(Material provided)
________

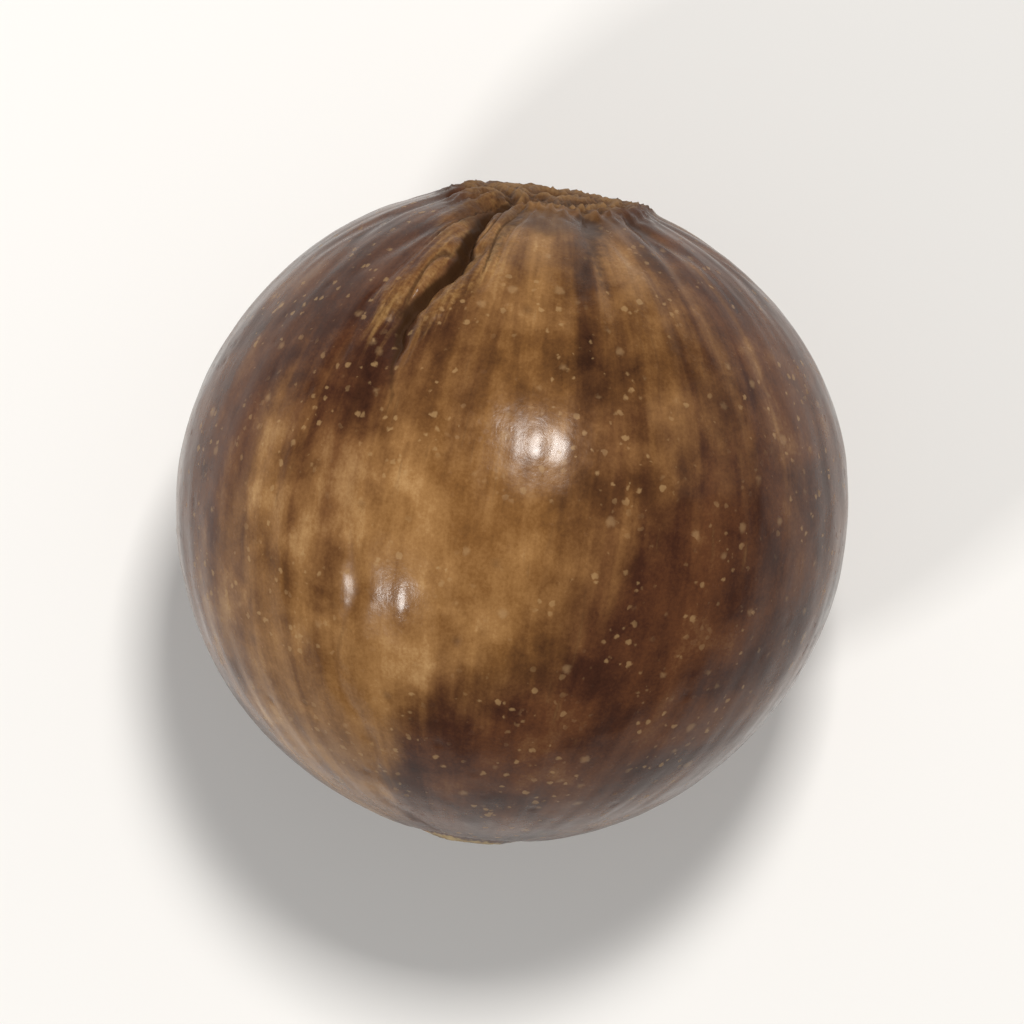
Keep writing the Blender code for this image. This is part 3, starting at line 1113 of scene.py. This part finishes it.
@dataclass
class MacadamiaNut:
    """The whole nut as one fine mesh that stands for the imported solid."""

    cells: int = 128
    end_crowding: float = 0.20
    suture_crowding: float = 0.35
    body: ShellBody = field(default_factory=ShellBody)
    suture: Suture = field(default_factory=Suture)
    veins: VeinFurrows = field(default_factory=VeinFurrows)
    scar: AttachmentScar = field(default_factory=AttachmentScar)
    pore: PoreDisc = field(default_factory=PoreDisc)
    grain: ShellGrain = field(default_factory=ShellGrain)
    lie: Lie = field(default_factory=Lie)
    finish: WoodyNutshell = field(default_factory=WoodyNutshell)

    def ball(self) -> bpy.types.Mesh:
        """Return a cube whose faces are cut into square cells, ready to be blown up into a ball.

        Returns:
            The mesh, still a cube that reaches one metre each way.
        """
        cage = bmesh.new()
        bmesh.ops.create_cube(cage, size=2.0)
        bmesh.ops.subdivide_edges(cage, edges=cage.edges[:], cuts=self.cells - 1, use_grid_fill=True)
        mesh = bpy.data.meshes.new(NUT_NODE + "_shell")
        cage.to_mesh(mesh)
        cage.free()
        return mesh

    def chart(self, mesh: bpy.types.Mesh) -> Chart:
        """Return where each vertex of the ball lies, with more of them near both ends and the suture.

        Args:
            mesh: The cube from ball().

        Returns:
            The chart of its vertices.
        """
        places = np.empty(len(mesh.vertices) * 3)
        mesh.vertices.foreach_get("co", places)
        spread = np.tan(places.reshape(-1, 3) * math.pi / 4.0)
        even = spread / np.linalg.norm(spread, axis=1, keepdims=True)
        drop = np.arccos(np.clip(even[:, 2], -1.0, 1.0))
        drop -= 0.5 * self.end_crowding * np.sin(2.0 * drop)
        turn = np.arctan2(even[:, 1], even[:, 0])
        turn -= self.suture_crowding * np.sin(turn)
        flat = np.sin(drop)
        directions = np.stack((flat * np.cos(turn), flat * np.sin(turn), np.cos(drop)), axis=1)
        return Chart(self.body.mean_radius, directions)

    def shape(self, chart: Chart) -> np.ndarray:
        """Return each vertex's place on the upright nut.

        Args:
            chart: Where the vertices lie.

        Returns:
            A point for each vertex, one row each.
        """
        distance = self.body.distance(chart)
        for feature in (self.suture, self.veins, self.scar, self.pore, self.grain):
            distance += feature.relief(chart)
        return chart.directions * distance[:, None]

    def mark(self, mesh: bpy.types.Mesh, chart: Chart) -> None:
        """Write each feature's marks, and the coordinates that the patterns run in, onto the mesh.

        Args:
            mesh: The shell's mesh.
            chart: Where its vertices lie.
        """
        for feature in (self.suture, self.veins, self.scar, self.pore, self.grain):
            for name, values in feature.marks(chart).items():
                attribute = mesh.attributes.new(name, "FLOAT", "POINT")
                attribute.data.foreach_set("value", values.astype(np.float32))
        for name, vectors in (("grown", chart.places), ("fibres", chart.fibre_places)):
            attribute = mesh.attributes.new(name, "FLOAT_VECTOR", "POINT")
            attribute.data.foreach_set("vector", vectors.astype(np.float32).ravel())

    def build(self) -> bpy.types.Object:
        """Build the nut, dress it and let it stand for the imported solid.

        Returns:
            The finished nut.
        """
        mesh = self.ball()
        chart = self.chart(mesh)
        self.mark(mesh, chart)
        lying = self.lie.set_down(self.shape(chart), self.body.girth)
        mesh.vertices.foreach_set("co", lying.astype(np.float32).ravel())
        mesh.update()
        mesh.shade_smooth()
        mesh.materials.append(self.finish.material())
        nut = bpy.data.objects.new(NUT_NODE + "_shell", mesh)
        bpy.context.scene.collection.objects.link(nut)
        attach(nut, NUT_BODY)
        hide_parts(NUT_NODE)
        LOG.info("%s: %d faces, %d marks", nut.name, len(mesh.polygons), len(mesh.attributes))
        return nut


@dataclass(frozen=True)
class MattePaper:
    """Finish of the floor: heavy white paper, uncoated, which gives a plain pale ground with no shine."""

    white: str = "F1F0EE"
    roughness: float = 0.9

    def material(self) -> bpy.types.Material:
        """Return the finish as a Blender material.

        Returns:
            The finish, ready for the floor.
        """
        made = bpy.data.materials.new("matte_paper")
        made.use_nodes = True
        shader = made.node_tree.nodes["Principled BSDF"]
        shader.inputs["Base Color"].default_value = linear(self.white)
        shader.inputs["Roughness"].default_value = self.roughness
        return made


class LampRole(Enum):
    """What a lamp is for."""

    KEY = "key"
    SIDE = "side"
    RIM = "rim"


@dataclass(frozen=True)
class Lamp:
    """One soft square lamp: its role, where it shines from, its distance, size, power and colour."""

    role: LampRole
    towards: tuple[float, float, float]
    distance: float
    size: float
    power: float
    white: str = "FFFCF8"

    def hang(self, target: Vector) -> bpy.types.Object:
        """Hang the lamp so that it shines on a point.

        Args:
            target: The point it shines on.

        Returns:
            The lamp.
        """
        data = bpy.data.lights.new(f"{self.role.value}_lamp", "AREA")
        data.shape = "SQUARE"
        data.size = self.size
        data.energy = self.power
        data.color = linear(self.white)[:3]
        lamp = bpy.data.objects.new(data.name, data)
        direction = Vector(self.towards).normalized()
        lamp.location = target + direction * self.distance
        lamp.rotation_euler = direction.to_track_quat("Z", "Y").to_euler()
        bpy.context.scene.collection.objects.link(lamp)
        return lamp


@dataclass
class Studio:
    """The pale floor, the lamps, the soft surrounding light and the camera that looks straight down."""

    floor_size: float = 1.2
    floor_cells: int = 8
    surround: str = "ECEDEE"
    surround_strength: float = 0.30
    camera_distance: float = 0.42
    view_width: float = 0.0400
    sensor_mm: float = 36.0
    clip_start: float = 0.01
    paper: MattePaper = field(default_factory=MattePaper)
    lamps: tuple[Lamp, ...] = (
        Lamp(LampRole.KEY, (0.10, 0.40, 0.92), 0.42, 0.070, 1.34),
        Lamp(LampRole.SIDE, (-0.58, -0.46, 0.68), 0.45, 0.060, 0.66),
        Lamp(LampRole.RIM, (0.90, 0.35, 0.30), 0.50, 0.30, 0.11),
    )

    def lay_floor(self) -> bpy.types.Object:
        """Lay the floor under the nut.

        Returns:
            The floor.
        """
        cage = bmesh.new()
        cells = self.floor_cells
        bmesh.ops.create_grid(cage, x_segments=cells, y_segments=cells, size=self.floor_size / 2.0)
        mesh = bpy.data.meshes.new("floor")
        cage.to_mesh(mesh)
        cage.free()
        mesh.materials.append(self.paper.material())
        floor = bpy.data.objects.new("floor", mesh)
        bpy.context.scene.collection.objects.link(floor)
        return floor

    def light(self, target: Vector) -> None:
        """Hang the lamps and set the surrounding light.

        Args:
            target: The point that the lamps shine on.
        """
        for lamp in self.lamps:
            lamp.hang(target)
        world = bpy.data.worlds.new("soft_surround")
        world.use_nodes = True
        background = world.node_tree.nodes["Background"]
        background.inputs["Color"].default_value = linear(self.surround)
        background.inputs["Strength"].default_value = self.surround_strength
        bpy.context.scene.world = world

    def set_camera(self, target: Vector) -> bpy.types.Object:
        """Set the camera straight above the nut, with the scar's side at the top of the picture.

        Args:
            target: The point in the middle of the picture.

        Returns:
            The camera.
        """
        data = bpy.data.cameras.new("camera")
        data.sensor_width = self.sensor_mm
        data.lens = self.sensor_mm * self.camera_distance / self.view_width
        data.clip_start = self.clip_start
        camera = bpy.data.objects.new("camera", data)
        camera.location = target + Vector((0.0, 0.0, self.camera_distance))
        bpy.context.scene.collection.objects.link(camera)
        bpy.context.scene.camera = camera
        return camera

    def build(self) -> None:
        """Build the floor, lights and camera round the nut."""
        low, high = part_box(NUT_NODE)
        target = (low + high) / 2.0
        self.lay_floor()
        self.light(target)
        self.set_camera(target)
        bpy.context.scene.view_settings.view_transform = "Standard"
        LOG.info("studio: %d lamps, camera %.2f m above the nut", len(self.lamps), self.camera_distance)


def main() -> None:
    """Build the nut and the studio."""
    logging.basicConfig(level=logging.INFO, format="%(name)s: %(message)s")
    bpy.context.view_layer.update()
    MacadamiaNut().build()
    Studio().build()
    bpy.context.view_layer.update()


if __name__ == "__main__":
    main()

________

(Task to carry out)
Only the lines from the beginning of the material above through the line with "mesh: The cube from ball()." are wanted; extract them exactly.

(Solution for this task)
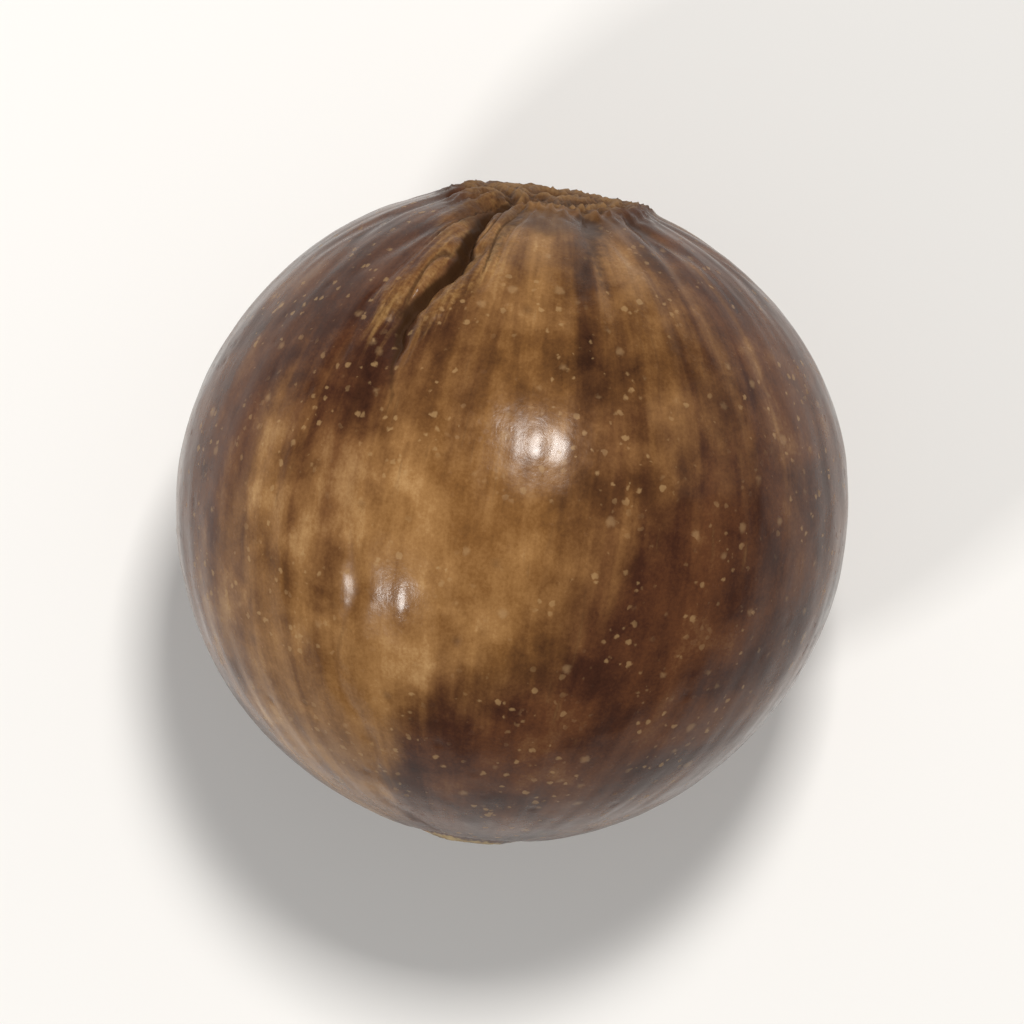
Keep writing the Blender code for this image. This is part 3, starting at line 1113 of scene.py. This part finishes it.
@dataclass
class MacadamiaNut:
    """The whole nut as one fine mesh that stands for the imported solid."""

    cells: int = 128
    end_crowding: float = 0.20
    suture_crowding: float = 0.35
    body: ShellBody = field(default_factory=ShellBody)
    suture: Suture = field(default_factory=Suture)
    veins: VeinFurrows = field(default_factory=VeinFurrows)
    scar: AttachmentScar = field(default_factory=AttachmentScar)
    pore: PoreDisc = field(default_factory=PoreDisc)
    grain: ShellGrain = field(default_factory=ShellGrain)
    lie: Lie = field(default_factory=Lie)
    finish: WoodyNutshell = field(default_factory=WoodyNutshell)

    def ball(self) -> bpy.types.Mesh:
        """Return a cube whose faces are cut into square cells, ready to be blown up into a ball.

        Returns:
            The mesh, still a cube that reaches one metre each way.
        """
        cage = bmesh.new()
        bmesh.ops.create_cube(cage, size=2.0)
        bmesh.ops.subdivide_edges(cage, edges=cage.edges[:], cuts=self.cells - 1, use_grid_fill=True)
        mesh = bpy.data.meshes.new(NUT_NODE + "_shell")
        cage.to_mesh(mesh)
        cage.free()
        return mesh

    def chart(self, mesh: bpy.types.Mesh) -> Chart:
        """Return where each vertex of the ball lies, with more of them near both ends and the suture.

        Args:
            mesh: The cube from ball().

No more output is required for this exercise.